I have been able to create both tables to see what each solution looks like in real life. Some high-level analysis of the three different tables are below:

Summary
-------------------------------------------------------------------------
|           |    rows | columns |  elements |     nulls | perc_of_nulls |
|-----------------------------------------------------------------------|
| approach1 |  578351 |      23 |  13302073 |   8412026 |        63.23% |
|-----------------------------------------------------------------------|
| approach2 |  578351 |      46 |  26604146 |  21714099 |        81.61% |
-------------------------------------------------------------------------

What are the strengths and weaknesses of each approach that I may not have considered? When working with the resulting tables, are vast numbers of NULLs problematic? Does shifting elements to the left significantly help the discoverability of the data?

有帮助吗?

解决方案

Both approaches seem wrong. You shouldn't have the name of an attribute stored in the table. Rather, that should be the name of the column.

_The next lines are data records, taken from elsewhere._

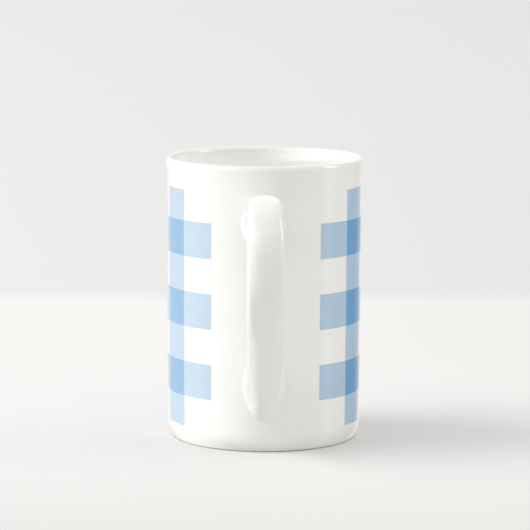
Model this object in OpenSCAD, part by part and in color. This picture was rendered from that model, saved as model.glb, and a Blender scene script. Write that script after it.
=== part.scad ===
// Tall bone-china mug with a strap handle and a gingham transfer print.
// The cup axis is Z, the foot stands on z = 0 and the handle points along -Y.
// All lengths are in millimetres and all angles are in degrees.

/* [Cup] */
// Height of the mug from the table to the top of the lip
cup_h = 107.7; // [100:0.1:115]
// Radius of the wall halfway up
wall_r = 37; // [34:0.1:40]
// How much the radius grows for each millimetre of height
wall_taper = 0.0035; // [0:0.0005:0.02]
// Wall thickness at the lip
lip_t = 2.3; // [2:0.1:3]
// Height of the rounding over the lip
lip_h = 1.7; // [1.1:0.1:2.5]
// Extra wall thickness at the bottom of the wall
wall_extra = 0.9; // [0:0.1:2]
// Height of the flared zone under the lip
flare_h = 10.3; // [6:0.1:14]
// How far the lip flares out beyond the straight wall
flare_out = 0.96; // [0:0.02:2]
// Height of the inside floor above the table
floor_z = 5; // [4:0.1:7]
// Radius of the corner between the inside floor and the wall
floor_corner = 7; // [4:0.5:10]

/* [Foot] */
// Height of the rounded tuck between the foot and the wall
tuck_h = 7; // [4:0.5:10]
// Radius of the arc that makes the tuck
tuck_r = 13; // [9:0.5:20]
// Radial width of the ring that stands on the table
foot_w = 2.6; // [1.8:0.1:4]
// Radius that softens the foot's outer edge
foot_edge = 0.45; // [0.2:0.05:0.8]
// Depth of the recess inside the foot ring
foot_recess = 1.6; // [1:0.1:2.4]

/* [Handle] */
// Reach of the handle beyond the wall
reach = 33.6; // [28:0.2:38]
// Half width of the strap
strap_w = 6.85; // [5.5:0.05:8]
// Height of the middle of the upper root
up_z = 86.6; // [80:0.2:90]
// Height of the widest part of the lower root
low_z = 27.8; // [24:0.2:34]
// Half width of the upper root where it meets the wall
up_root_w = 8.85; // [7.5:0.05:10]
// Half width of the lower root where it meets the wall
low_root_w = 8.4; // [7.2:0.05:10]
// How far the handle sits to one side of the middle
handle_shift = 0.05; // [0:0.05:1]
// How much further to that side the upper root sits
handle_lean = 0.5; // [0:0.05:1]

/* [Slip joints] */
// Thickness of the slip layer between the handle and the wall
slip_t = 0.4; // [0.2:0.05:0.8]
// Share of each root's flare that is wiped slip
slip_share = 0.4; // [0.2:0.02:0.5]

/* [Printed gingham] */
// Lower edge of the transfer
print_z0 = 7.3; // [7.2:0.1:12]
// Upper edge of the transfer
print_z1 = 97.35; // [90:0.05:97.4]
// Height of each horizontal stripe and of the gaps between them
check_h = 13.36; // [10:0.02:14]
// Angle between the handle's middle and the edge of the transfer
print_gap = 33.4; // [28:0.1:40]
// How far the transfer sits round from the handle's middle
print_turn = 0.6; // [-2:0.1:2]
// Number of vertical stripes round the mug
stripes = 6; // [4:1:8]
// Width of each vertical stripe
stripe_w = 13.36; // [10:0.02:14]
// Angle of bare china between each end of the transfer and its first vertical stripe
end_cell = 22.2; // [16:0.1:24]
// Thickness of the fired ink film
film_t = 0.08; // [0.05:0.01:0.15]

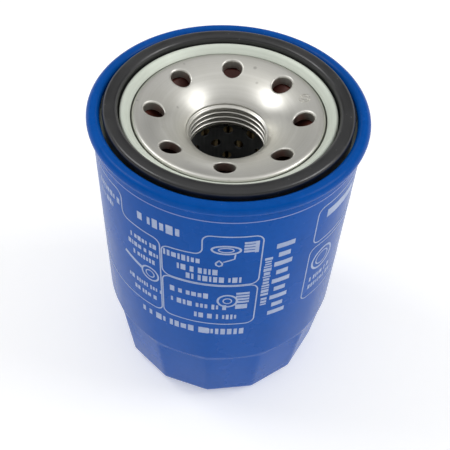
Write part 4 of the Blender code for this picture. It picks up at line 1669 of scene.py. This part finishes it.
@dataclass
class Print:
    """The pale print on the can: frames, rows of small strokes and plain pictures, with no lettering."""

    FRAMES = (
        ((-115.0, 58.0), (-73.6, 58.3), (-73.4, 75.5), (-97.6, 75.5), (-97.6, 68.9), (-115.0, 68.3)),
        ((-115.0, 42.0), (-73.8, 42.0), (-73.6, 57.9), (-115.0, 57.6)),
        ((-168.0, 42.0), (-115.8, 42.0), (-115.8, 69.4), (-135.6, 70.2), (-135.6, 77.6), (-168.0, 77.6)),
        ((-48.6, 64.9), (-4.0, 64.9), (-4.0, 77.8), (-48.6, 77.0)),
        ((-49.4, 43.0), (-4.0, 43.0), (-4.0, 63.4), (-49.4, 63.4)),
    )
    ROWS = (
        (-116.0, 74.3, 11.5, 2.9), (-106.5, 66.3, 8.5, 2.0), (-100.0, 62.9, 9.0, 2.0), (-92.5, 60.2, 13.0, 2.0),
        (-103.0, 53.4, 9.5, 2.0), (-99.0, 49.2, 13.5, 2.0), (-91.0, 45.2, 10.5, 2.0), (-105.5, 38.6, 13.5, 2.5),
        (-86.8, 38.6, 10.0, 2.5), (-122.5, 38.6, 5.0, 2.5), (-124.5, 66.0, 7.5, 1.6), (-124.5, 63.0, 9.5, 1.6),
        (-124.5, 60.0, 6.5, 1.6), (-124.5, 49.5, 11.0, 1.6), (-124.5, 46.0, 7.5, 1.6), (-146.0, 73.5, 8.5, 1.8),
        (-148.0, 70.0, 7.0, 1.8), (-70.2, 57.6, 18.0, 1.9, True), (-38.0, 50.3, 9.0, 1.7), (-38.0, 47.2, 9.0, 1.7),
    )

    BAR_REACHES = (2.3, 1.5, 2.3, 1.5, 2.3, 1.5, 2.3, 1.5, 2.3)

    proud: float = 0.035 * MM
    sunk: float = 0.03 * MM
    bars_at: float = -63.3
    bars_from: float = 43.6
    bar_pitch: float = 3.25
    bar_width: float = 1.6
    seed: int = 7
    can: Can = field(default_factory=Can)

    def wrap(self, name: str, seed: bpy.types.Mesh, finish: Finish) -> bpy.types.Object:
        """Wraps a flat drawing round the can and gives the ink its thickness.

        Args:
            name: The piece's name.
            seed: The flat drawing.
            finish: The ink.

        Returns:
            The raised ink.
        """
        recipe = Recipe(
            name + "_wrap", radius=self.can.radius, sunk=self.sunk, proud=self.proud, material=finish.build(),
        )
        inputs = recipe.inputs
        width, height = recipe.attribute("mark_width"), recipe.attribute("mark_height")
        grid = recipe.field("GeometryNodeMeshGrid", {"Size X": 1.0, "Size Y": 1.0, "Vertices X": 2, "Vertices Y": 2})
        is_mark = width.math("GREATER_THAN", 0.0)
        scale = recipe.vector(width, height, 1.0)
        marks = recipe.copies(recipe.seed, grid, recipe.vector(0.0, 0.0, 0.0), Selection=is_mark, Scale=scale)
        loose = {"Geometry": recipe.seed, "Selection": is_mark}
        lines = recipe.field("GeometryNodeSeparateGeometry", loose, output=1, domain="POINT")
        flat = recipe.joined(recipe.real(marks), lines)
        depth = inputs["sunk"] + inputs["proud"]
        raised = recipe.field("GeometryNodeExtrudeMesh", {"Mesh": flat, "Offset Scale": depth, "Individual": False})
        both = recipe.joined(raised, recipe.field("GeometryNodeFlipFaces", {"Mesh": flat}))
        x, y, z = recipe.split(recipe.position())
        place = recipe.around(inputs["radius"] - inputs["sunk"] + z, x / inputs["radius"], y)
        recipe.close(recipe.moved(both, place), inputs["material"])
        return recipe.make(name, seed)

    def side(self, ink: Layout) -> None:
        """Draws one side's frames, rows, pictures and plain bars.

        Args:
            ink: The drawing.
        """
        for corners in self.FRAMES:
            ink.frame(corners)
        for row in self.ROWS:
            ink.row(*row)
        self.pictures(ink)
        self.upright_mark(ink)
        ink.block(ink.at(-43.0, 72.4), ink.at(-22.0, 75.0))

    def pictures(self, ink: Layout) -> None:
        """Draws the plain pictures: rings with a brush, a drop, a ladder and a strap, and one ring alone.

        Args:
            ink: The drawing.
        """
        rings = (
            (-88.0, 71.0, 3.2, 0.5, 0.42), (-88.0, 71.0, 1.7, 0.3, 0.42),
            (-86.2, 51.9, 2.3, 0.5), (-86.2, 51.9, 1.0, 0.3),
            (-121.5, 55.0, 2.4, 0.45), (-121.5, 55.0, 1.2, 0.3),
            (-40.0, 57.0, 3.6, 0.6), (-40.0, 57.0, 2.2, 0.35),
        )
        for degrees, height, radius, width, *flat in rings:
            ink.ring(ink.at(degrees, height), radius * MM, width * MM, *flat)
        ladders = (
            (-81.0, (-1.5, -0.5, 0.5, 1.5), 71.6, 0.95, 2.6, 0.7),
            (-82.6, (0.0, 1.0, 2.0, 3.0), 51.0, 1.15, 3.2, 0.75),
        )
        for degrees, rungs, height, pitch, wide, tall in ladders:
            for rung in rungs:
                low = ink.at(degrees, height + rung * pitch)
                ink.block(low, low + Vector((wide * MM, tall * MM)))
        ink.block(ink.at(-76.6, 69.9), ink.at(-75.0, 73.8))
        ink.block(ink.at(-82.6, 48.6), ink.at(-77.4, 50.4))
        drop = [(0.0, 0.9), (0.75, -0.1), (0.65, -0.8), (0.0, -1.15), (-0.65, -0.8), (-0.75, -0.1)]
        place = ink.at(-90.6, 66.4)
        ink.stroke([place + Vector((x * MM, y * MM)) for x, y in drop], 0.42 * MM, closed=True)
        ink.stroke([ink.at(-89.0, 66.8), ink.at(-84.5, 68.0), ink.at(-84.2, 69.6)], 0.35 * MM)
        ink.stroke([ink.at(-126.0, 55.6), ink.at(-136.0, 57.6)], 1.0 * MM)

    def upright_mark(self, ink: Layout) -> None:
        """Draws a plain ladder of bars up the wall.

        Args:
            ink: The drawing.
        """
        middle = math.radians(ink.turn + self.bars_at) * ink.radius
        for number, reach in enumerate(self.BAR_REACHES):
            height = (self.bars_from + self.bar_pitch * number) * MM
            low = Vector((middle - reach * MM, height))
            ink.block(low, Vector((middle + reach * MM, height + self.bar_width * MM)))

    def build(self) -> None:
        """Builds and dresses the print, and the fine light line under the seam, which is a painted highlight."""
        random.seed(self.seed)
        ink = Layout(self.can.radius)
        for turn in (0.0, 180.0):
            ink.turn = turn
            self.side(ink)
        deliver(self.wrap("can_print", ink.seed(), INK), INK, Body.HOUSING, None)
        # The thin light line under the seam bead is a painted highlight: lighter ink that stands in for the bead's
        # reflection edge.
        edge = Layout(self.can.radius)
        height = self.can.span.top / MM - 5.4
        edge.stroke([edge.at(angle, height) for angle in range(0, 360, 2)], 0.28 * MM)
        deliver(self.wrap("painted_highlight_line", edge.seed(), PAINTED_HIGHLIGHT_INK), PAINTED_HIGHLIGHT_INK, Body.HOUSING, None)


# ---------------------------------------------------------------------------------------------------------
# The studio
# ---------------------------------------------------------------------------------------------------------


@dataclass
class Studio:
    """A pale floor, soft light and the camera."""

    SOFTBOXES = (
        ("left_softbox", (-0.60, 0.17, 0.78), 0.85, 0.30, 1.6),
        ("right_softbox", (0.75, -0.02, 0.66), 0.85, 0.34, 1.9),
    )

    distance: float = 168.35 * MM
    elevation: float = math.radians(39.885)
    pan: float = math.radians(-0.1885)
    tilt: float = math.radians(9.134)
    roll: float = math.radians(3.258)
    lens: float = 57.16
    dim: float = 0.05
    bright: float = 0.74
    dim_below: float = 0.55
    bright_above: float = 0.72
    backdrop: float = 0.92
    backdrop_fades: tuple[float, float] = (0.28, 0.46)
    target: float = field(default_factory=lambda: below_gasket(BEAD_DROP))

    def camera(self) -> None:
        """Sets the camera up over the threaded end."""
        eye = Vector((0, -math.cos(self.elevation), math.sin(self.elevation))) * self.distance
        ahead = Vector((0, math.cos(self.elevation), -math.sin(self.elevation)))
        up = Vector((0, math.sin(self.elevation), math.cos(self.elevation)))
        right = Vector((1, 0, 0))
        ahead, right = (
            ahead * math.cos(self.pan) - right * math.sin(self.pan),
            right * math.cos(self.pan) + ahead * math.sin(self.pan),
        )
        ahead, up = (
            ahead * math.cos(self.tilt) - up * math.sin(self.tilt),
            up * math.cos(self.tilt) + ahead * math.sin(self.tilt),
        )
        right, up = (
            right * math.cos(self.roll) + up * math.sin(self.roll),
            up * math.cos(self.roll) - right * math.sin(self.roll),
        )
        data = bpy.data.cameras.new("camera")
        data.lens, data.sensor_width = self.lens, 36.0
        data.clip_start, data.clip_end = 0.005, 20.0
        camera = bpy.data.objects.new("camera", data)
        turn = Matrix((right, up, -ahead)).transposed().to_4x4()
        camera.matrix_world = Matrix.Translation(eye + Vector((0, 0, self.target))) @ turn
        bpy.context.scene.collection.objects.link(camera)
        bpy.context.scene.camera = camera

    def floor(self) -> None:
        """Lays the floor under the object."""
        shape = Shape()
        half = 3.0
        shape.mesh.faces.new(shape.ring([(-half, -half, 0), (half, -half, 0), (half, half, 0), (-half, half, 0)]))
        floor = shape.finish("floor")
        paper = Finish("pale_floor", (0.86, 0.86, 0.855), (0.88, 0.88, 0.875), 0.6, mottle=6.0, grain_scale=300.0,
                       grain_depth=0.01 * MM, specular=0.3, glow=0.34)
        floor.data.materials.append(paper.build())

    def softbox(self, name: str, toward: tuple[float, float, float], away: float, size: float, power: float) -> None:
        """Hangs a square area light that faces the object.

        Args:
            name: The light's name.
            toward: The direction from the object to the light.
            away: Its distance.
            size: Its side.
            power: Its power in watts.
        """
        data = bpy.data.lights.new(name, "AREA")
        data.shape, data.size, data.energy = "SQUARE", size, power
        lamp = bpy.data.objects.new(name, data)
        direction = Vector(toward).normalized()
        lamp.location = direction * away + Vector((0, 0, self.target))
        lamp.rotation_euler = direction.to_track_quat("Z", "Y").to_euler()
        bpy.context.scene.collection.objects.link(lamp)

    def world(self) -> None:
        """Surrounds the scene with pale light that is brighter overhead."""
        world = bpy.data.worlds.new("studio")
        world.use_nodes = True
        wiring = Wiring(world.node_tree)
        toward = wiring.field("ShaderNodeTexCoord", output="Generated")
        height = wiring.field("ShaderNodeSeparateXYZ", {0: toward}, output=2)
        light = wiring.ramp(height, self.dim_below, self.bright_above, self.dim, self.bright)
        light = light + wiring.ramp(height, *self.backdrop_fades, self.backdrop, 0.0)
        shade = world.node_tree.nodes["Background"]
        shade.inputs["Color"].default_value = (1.0, 1.0, 1.0, 1.0)
        world.node_tree.links.new(light.socket, shade.inputs["Strength"])
        bpy.context.scene.world = world

    def build(self) -> None:
        """Sets up the camera, the floor and the light."""
        self.camera()
        self.floor()
        self.world()
        for box in self.SOFTBOXES:
            self.softbox(*box)
        settings = bpy.context.scene.view_settings
        settings.view_transform, settings.look = "Standard", "None"
        LOG.info("studio ready")


def main() -> None:
    """Builds the pieces in order."""
    logging.basicConfig(level=logging.INFO, format="%(name)s: %(message)s")
    for assembly in (Studio, Can, Lid, BasePlate, PlateStamp, Gasket, DrainbackValve, Print, EndCaps, CentreTube,
                     PleatedPaper, BypassValve):
        assembly().build()
    Spring(
        "wound_element_spring", "element_spring", wire=1.6 * MM, turns=3.5, joint="element_float",
        body=Body.HOUSING, held_at_top=False, travel=2.5 * MM,
    ).build()
    Spring(
        "wound_bypass_spring", "bypass_spring", wire=1.0 * MM, turns=5.0, joint="bypass_open",
        body=Body.ELEMENT, held_at_top=True, travel=3.0 * MM,
    ).build()


if __name__ == "__main__":
    main()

Different kinds of items should be stored in different tables if they have different objects and properties. If they are quite similar, it might be better to use a single table - a couple of NULL values won't harm.

There is a third, hybrid approach: have one table that stores attributes common to all items, and have additional tables with the specific extra attributes, one table per item type.

The readability of the data model for inexperienced users is not an important concern. It should be readable to people who understand relational databases.

One guideline is: If you are tempted to design a model with lots of tables or with lots of columns per table, you are probably doing something wrong.